**Source material:**
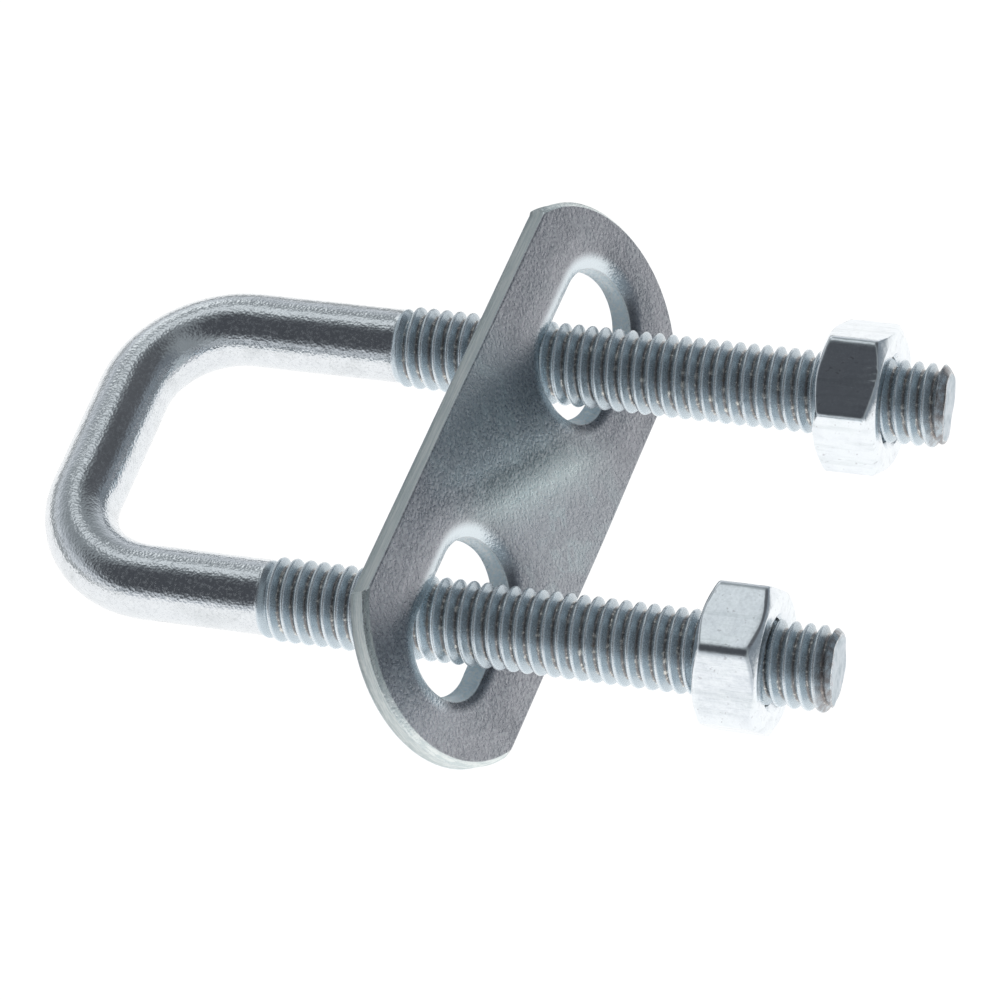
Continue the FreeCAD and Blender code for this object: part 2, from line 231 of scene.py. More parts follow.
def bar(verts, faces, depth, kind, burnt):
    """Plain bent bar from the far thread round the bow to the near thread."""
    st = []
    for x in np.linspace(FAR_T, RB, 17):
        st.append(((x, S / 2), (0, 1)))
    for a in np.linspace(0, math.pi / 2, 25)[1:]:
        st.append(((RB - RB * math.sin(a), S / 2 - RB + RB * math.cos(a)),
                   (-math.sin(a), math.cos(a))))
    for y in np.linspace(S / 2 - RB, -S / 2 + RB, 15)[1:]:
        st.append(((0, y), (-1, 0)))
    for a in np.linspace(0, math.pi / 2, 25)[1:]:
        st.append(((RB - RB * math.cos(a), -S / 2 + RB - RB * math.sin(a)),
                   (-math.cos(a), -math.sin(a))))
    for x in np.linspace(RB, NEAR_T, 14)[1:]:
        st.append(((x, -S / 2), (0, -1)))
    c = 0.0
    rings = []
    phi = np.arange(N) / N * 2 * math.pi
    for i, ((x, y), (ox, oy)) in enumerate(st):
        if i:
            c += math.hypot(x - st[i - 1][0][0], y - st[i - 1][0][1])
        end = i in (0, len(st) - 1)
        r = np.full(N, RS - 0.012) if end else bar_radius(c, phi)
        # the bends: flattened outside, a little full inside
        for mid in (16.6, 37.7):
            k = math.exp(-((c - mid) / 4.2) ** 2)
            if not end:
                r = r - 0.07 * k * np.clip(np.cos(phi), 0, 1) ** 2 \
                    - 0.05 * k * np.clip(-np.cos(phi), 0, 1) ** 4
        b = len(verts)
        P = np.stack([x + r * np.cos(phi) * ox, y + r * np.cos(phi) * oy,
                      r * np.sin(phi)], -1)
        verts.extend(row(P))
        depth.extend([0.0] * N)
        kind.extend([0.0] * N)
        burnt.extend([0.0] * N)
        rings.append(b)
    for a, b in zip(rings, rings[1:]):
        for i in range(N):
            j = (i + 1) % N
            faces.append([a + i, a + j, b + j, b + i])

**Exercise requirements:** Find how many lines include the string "from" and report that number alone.

**Task answer:** 2